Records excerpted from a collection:
▼

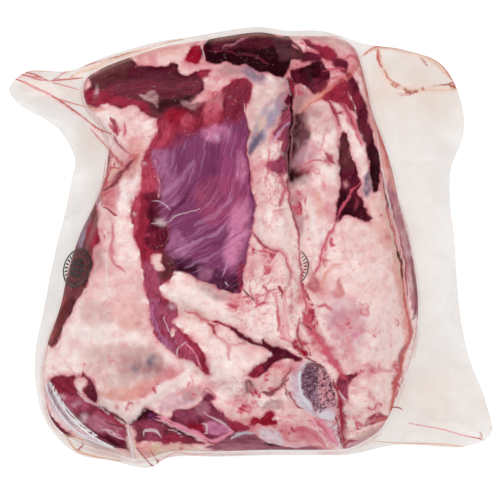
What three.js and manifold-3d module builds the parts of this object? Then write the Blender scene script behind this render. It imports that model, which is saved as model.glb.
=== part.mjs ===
// A raw leg of lamb, chump on, sealed in a clear vacuum bag and lying flat with its cut side up.
// Millimetres, +Z up, X to the right and Y away from the viewer who looks straight down on it.
// The pack is shifted at the end so that the origin is on the table, under the middle of its box.
//
// Three pieces: the leg itself, the end of its hip bone that shows at the cut, and the bag's
// empty margin, which stands out from the leg as two plies of film pressed flat. Where the film
// is drawn tight on the leg, the leg's own skin is the film's surface.
import * as THREE from "three";
import { mergeVertices } from "three/addons/utils/BufferGeometryUtils.js";
import Module from "manifold-3d";

// Driving sizes of the leg
const CENTRE = [-8, 2]; // the rings of the leg's surface close in on this point
const RIM_HEIGHT = 22; // the leg is widest this far above the table
const CROWN_HEIGHT = 59; // height of its smooth top, before the lobes are added
const SHOULDER_START = 3.2; // how late the top begins to fall away towards the rim
const SHOULDER_ROUND = 0.62; // how steeply it falls there
const FOOT_SHARE = 0.8; // the flat underside reaches this share of the way out to the rim
const CORE_SPREAD = 0.11; // inner rings follow the outline averaged over this share of it each way
const CORE_FADE = 1.6; // how soon the rings take on the outline's own shape, going outwards

// Driving sizes of the bag
const FILM_THICKNESS = 1.2; // two plies of barrier film with juice between them
const BAG_GAP = 0.4; // clear space between the leg and the inner edge of the margin
const MARGIN_DROP = 14; // the margin sinks this far from the rim to its outer edge
const MARGIN_REACH = 45; // a margin this wide drops the whole way, a narrower one less
const WAVE_HEIGHT = 2.2; // ripple of the slack film
const WAVE_COUNT = 23; // ripples round the pack

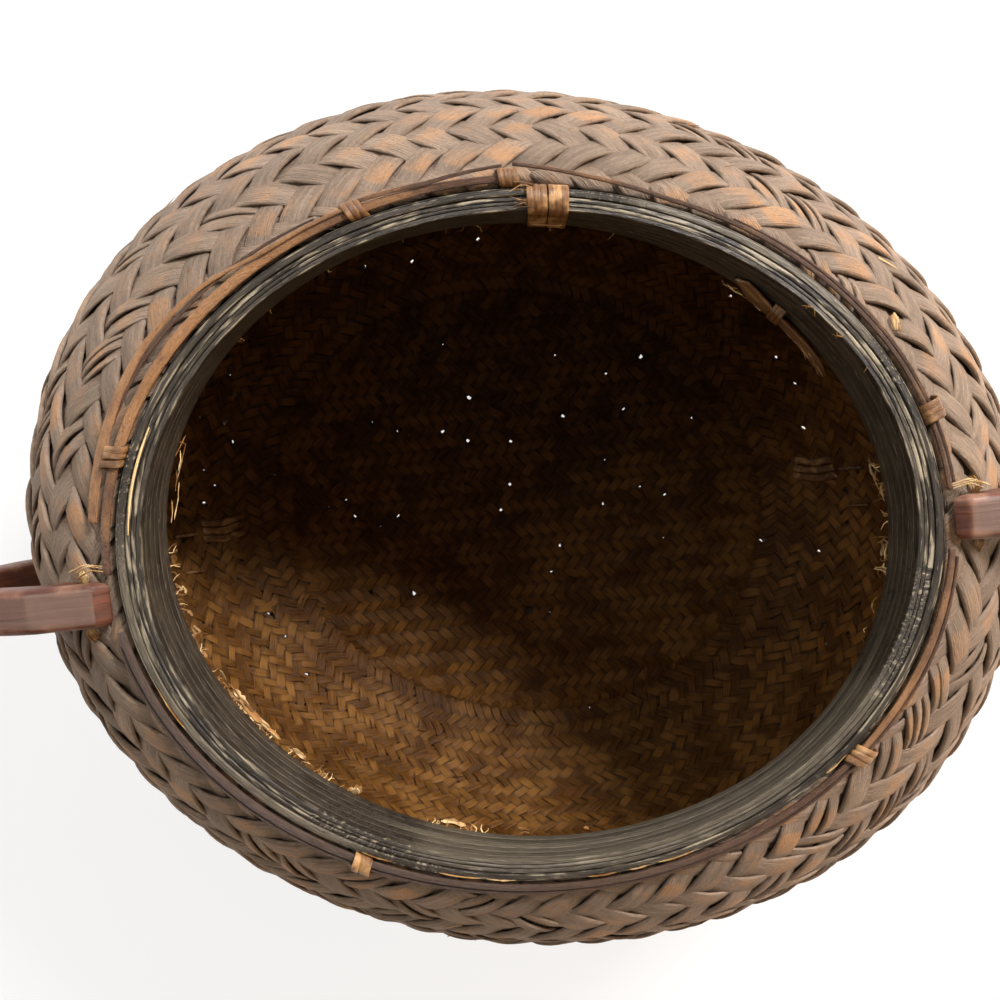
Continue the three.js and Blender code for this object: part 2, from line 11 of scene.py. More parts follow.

▲

▶ **Stated task**
Write the material out exactly, with nothing left out.

▶ **Correct result**
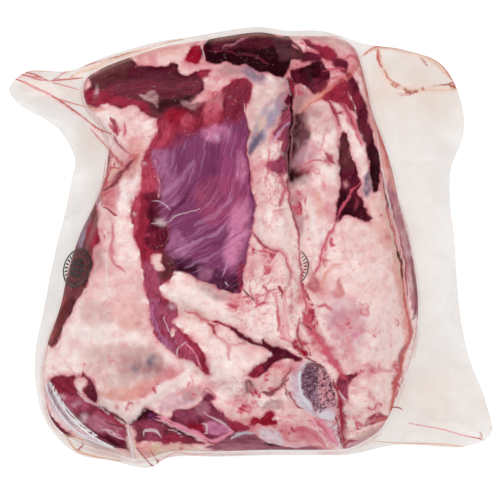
What three.js and manifold-3d module builds the parts of this object? Then write the Blender scene script behind this render. It imports that model, which is saved as model.glb.
=== part.mjs ===
// A raw leg of lamb, chump on, sealed in a clear vacuum bag and lying flat with its cut side up.
// Millimetres, +Z up, X to the right and Y away from the viewer who looks straight down on it.
// The pack is shifted at the end so that the origin is on the table, under the middle of its box.
//
// Three pieces: the leg itself, the end of its hip bone that shows at the cut, and the bag's
// empty margin, which stands out from the leg as two plies of film pressed flat. Where the film
// is drawn tight on the leg, the leg's own skin is the film's surface.
import * as THREE from "three";
import { mergeVertices } from "three/addons/utils/BufferGeometryUtils.js";
import Module from "manifold-3d";

// Driving sizes of the leg
const CENTRE = [-8, 2]; // the rings of the leg's surface close in on this point
const RIM_HEIGHT = 22; // the leg is widest this far above the table
const CROWN_HEIGHT = 59; // height of its smooth top, before the lobes are added
const SHOULDER_START = 3.2; // how late the top begins to fall away towards the rim
const SHOULDER_ROUND = 0.62; // how steeply it falls there
const FOOT_SHARE = 0.8; // the flat underside reaches this share of the way out to the rim
const CORE_SPREAD = 0.11; // inner rings follow the outline averaged over this share of it each way
const CORE_FADE = 1.6; // how soon the rings take on the outline's own shape, going outwards

// Driving sizes of the bag
const FILM_THICKNESS = 1.2; // two plies of barrier film with juice between them
const BAG_GAP = 0.4; // clear space between the leg and the inner edge of the margin
const MARGIN_DROP = 14; // the margin sinks this far from the rim to its outer edge
const MARGIN_REACH = 45; // a margin this wide drops the whole way, a narrower one less
const WAVE_HEIGHT = 2.2; // ripple of the slack film
const WAVE_COUNT = 23; // ripples round the pack

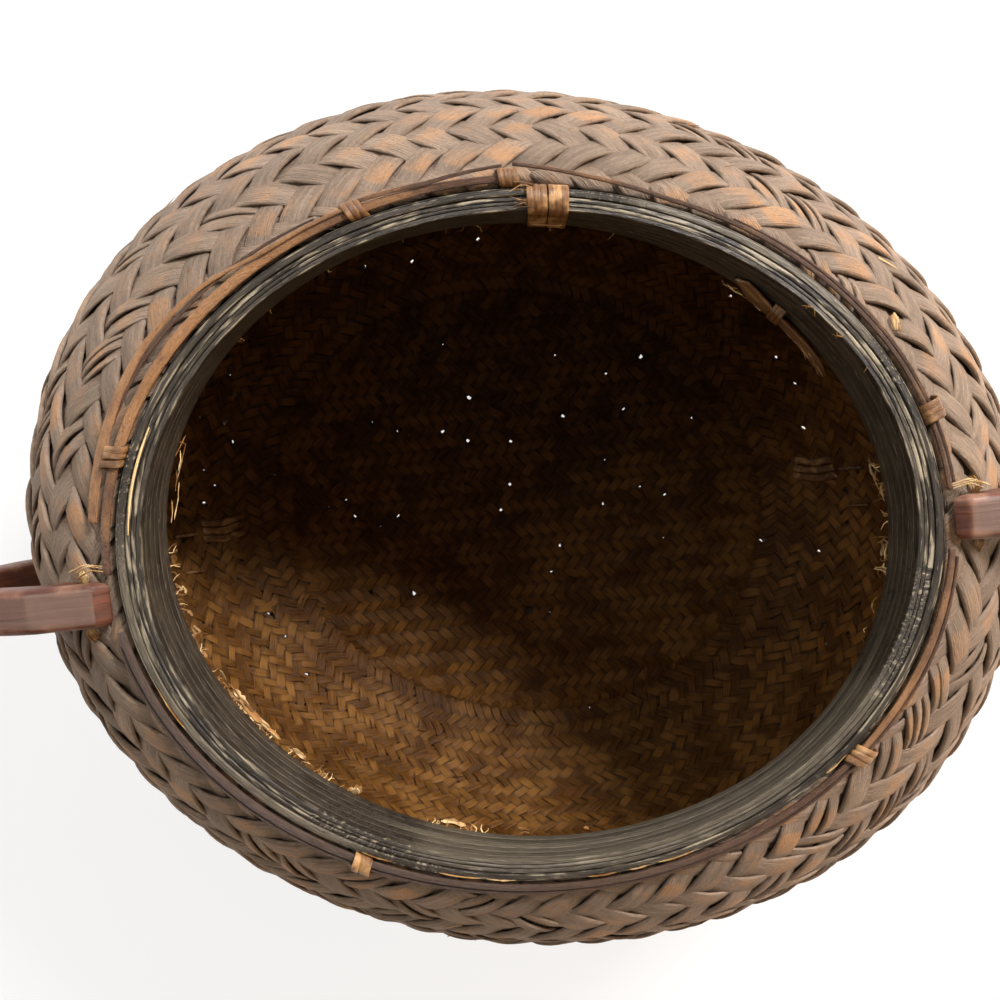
Continue the three.js and Blender code for this object: part 2, from line 11 of scene.py. More parts follow.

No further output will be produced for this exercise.